Pantau - Delegasi Komisi Penyiaran Indonesia (KPI) Pusat melakukan kunjungan kerja ke Beijing dan Shanghai, Tiongkok, guna menggali masukan terkait revisi Undang-Undang No. 32 Tahun 2002 tentang Penyiaran.
Kunjungan ini merupakan yang pertama sejak KPI berdiri pada tahun 2003.
Ketua KPI Pusat Ubaidillah menyatakan, "Ini adalah kunjungan pertama KPI sejak berdiri pada 2003, dan tujuan kami ke sini adalah untuk belajar mengenai pengaturan penyiaran di China yang mungkin bisa diterapkan di Indonesia," ungkapnya.

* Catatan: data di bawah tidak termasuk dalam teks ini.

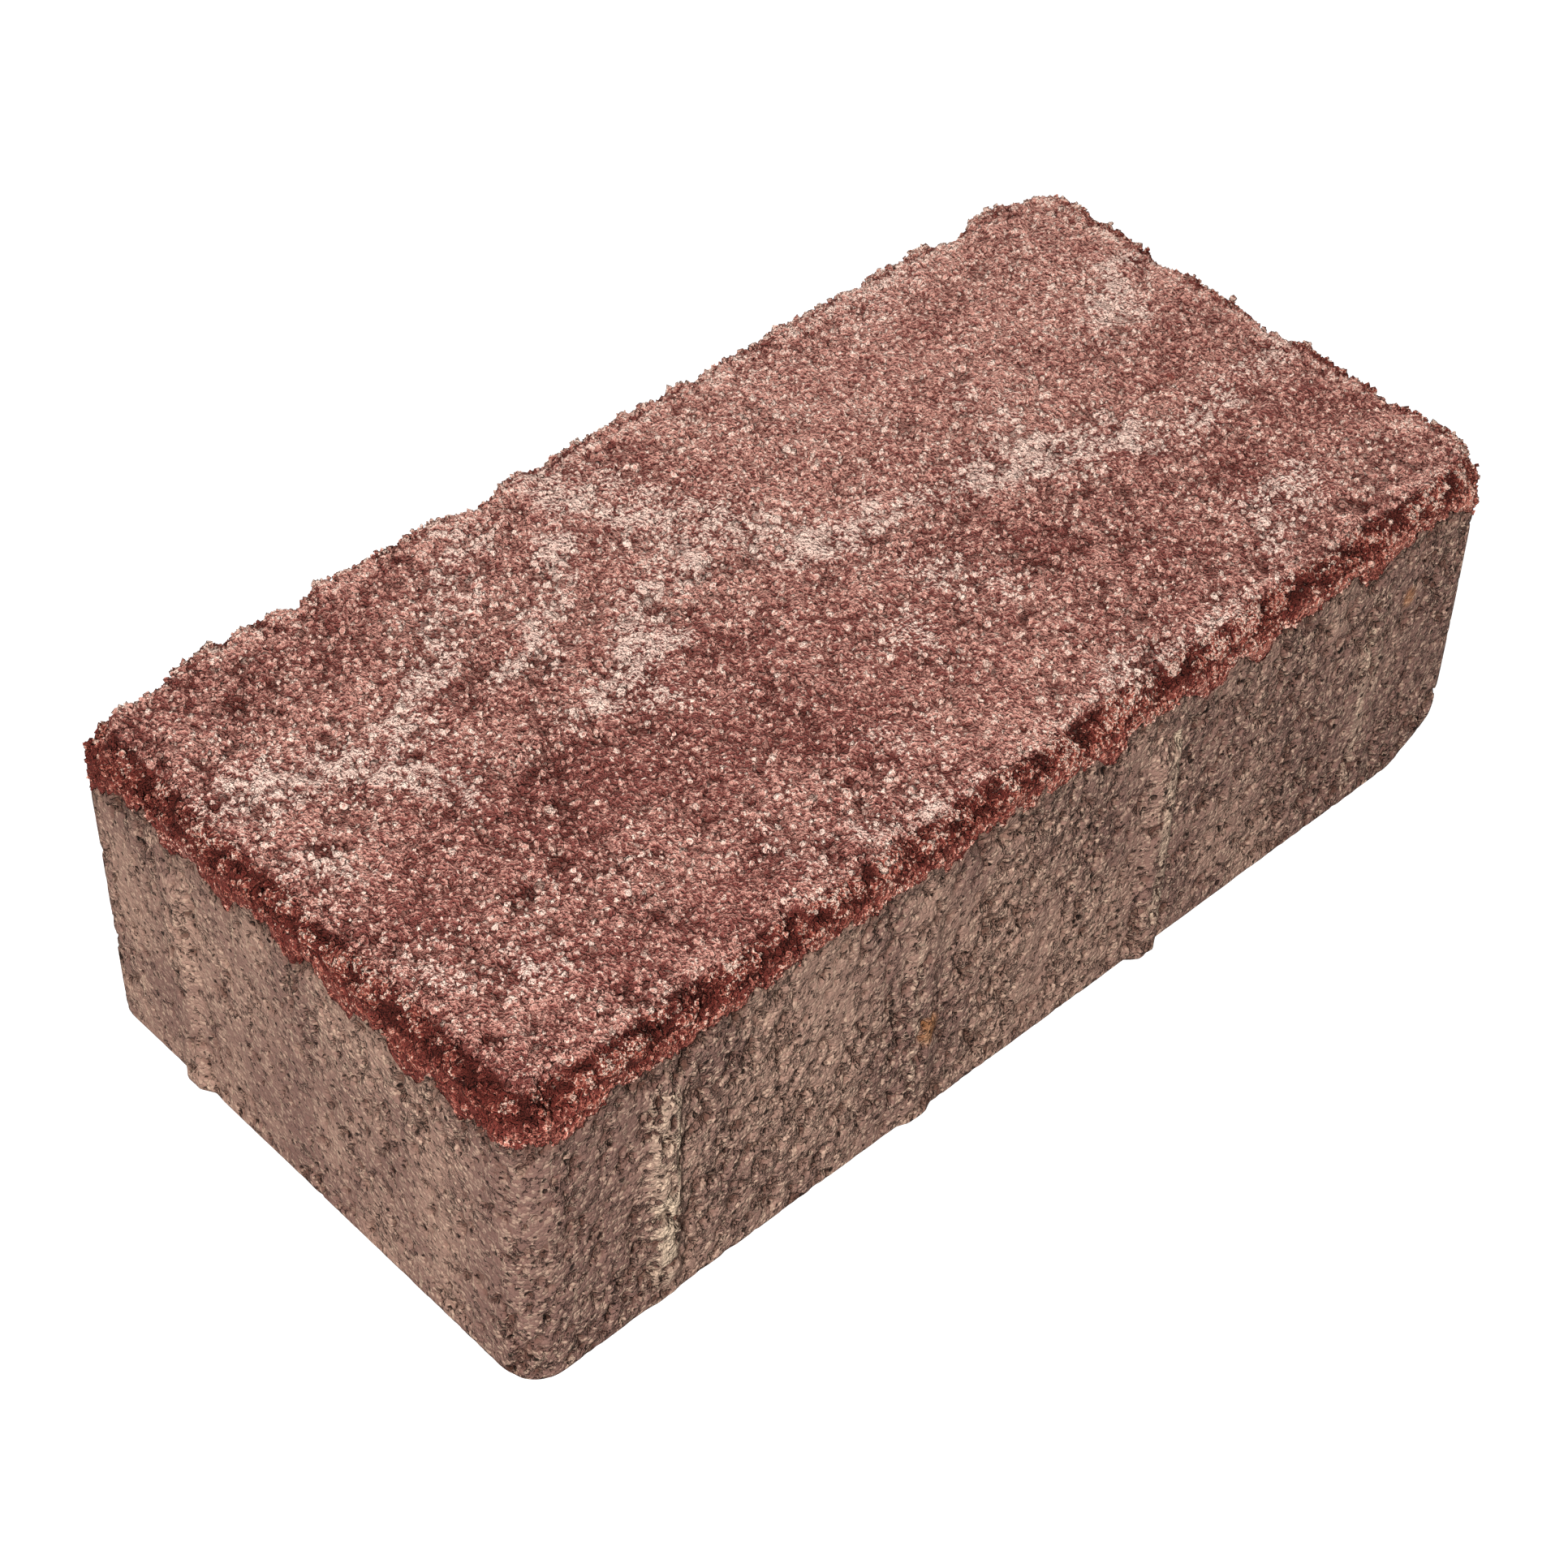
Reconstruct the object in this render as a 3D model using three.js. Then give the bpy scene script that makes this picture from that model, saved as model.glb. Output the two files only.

Delegasi terdiri dari Ketua KPI Pusat Ubaidillah, Komisioner Tulus Santoso, Muhammad Hasrul Hasan, dan Aliyah.
Pertemuan dengan Lembaga Media dan Perwakilan RI
Selama di Beijing, KPI bertemu dengan China Media Group (CMG), The National Radio and Television Administration (NRTA), serta Duta Besar RI untuk Tiongkok dan Mongolia Djauhari Oratmangun.
KPI juga berdialog dengan Wakil Kepala Perwakilan RI Beijing Parulian Silalahi, staf KBRI, serta Warga Negara Indonesia dan mahasiswa di Beijing.
Di Shanghai, delegasi KPI diterima oleh Shanghai Media Group (SMG) untuk berdiskusi mengenai regulasi media dan perkembangan penyiaran digital.
Dalam pertemuan tersebut, mahasiswi Indonesia Anastasia Laras menanyakan soal literasi digital dan pentingnya konten positif yang mempererat hubungan Indonesia-Tiongkok.
Ubaidillah menanggapi bahwa KPI memiliki keterbatasan dalam menjangkau audiens secara luas dalam program literasi digital.
"KPI hanya dapat mengawasi apa yang sudah tayang di televisi maupun radio, tapi memang mengenai literasi digital ini menjadi masalah bersama," ujarnya.
KPI Soroti Regulasi Media Sosial dan Kritik terhadap RUU Penyiaran
Ketua KPI Ubaidillah juga mengungkapkan keinginannya untuk mendapatkan perspektif baru dari China dalam hal pengaturan media digital.
"Tidak hanya rujukan kita ke Eropa dan Amerika tapi juga di China melakukan regulasi ke media sosial dan media baru yang mungkin diterapkan di Indonesia," ia menambahkan.
Duta Besar RI Djauhari Oratmangun mengungkapkan pentingnya kolaborasi antar content creator dari kedua negara dalam promosi budaya dan pariwisata.
"Kami mengirim influencer China ke Indonesia untuk menunjukkan pariwisata Indonesia, jadi bisa juga digagas agar content creator Indonesia bekerja sama dengan yang ada di Tiongkok saling tukar konten," ungkapnya.
Sementara itu, revisi RUU Penyiaran menuai kritik karena dinilai bertentangan dengan kebebasan pers.
Salah satu pasal yang dipersoalkan adalah pelarangan penayangan eksklusif jurnalistik investigasi, yang dinilai dapat menghambat kerja jurnalistik.
Komunitas pers juga menyoroti pasal yang memberi wewenang kepada KPI untuk menangani sengketa pers, yang selama ini menjadi ranah Dewan Pers sesuai UU No. 40 Tahun 1999 tentang Pers.
Pasal lain terkait larangan siaran yang mengandung berita bohong, fitnah, penghinaan, dan pencemaran nama baik dianggap multitafsir dan berpotensi mengekang kebebasan berekspresi.
Pada awal Maret 2025, Komisi I DPR RI telah menggelar rapat dengan Komisi Digital (Komdigi) terkait revisi ini.
Wakil Ketua Komisi I DPR, Dave Laksono, menyatakan bahwa perubahan besar di industri penyiaran saat ini membuat revisi regulasi menjadi hal yang mendesak.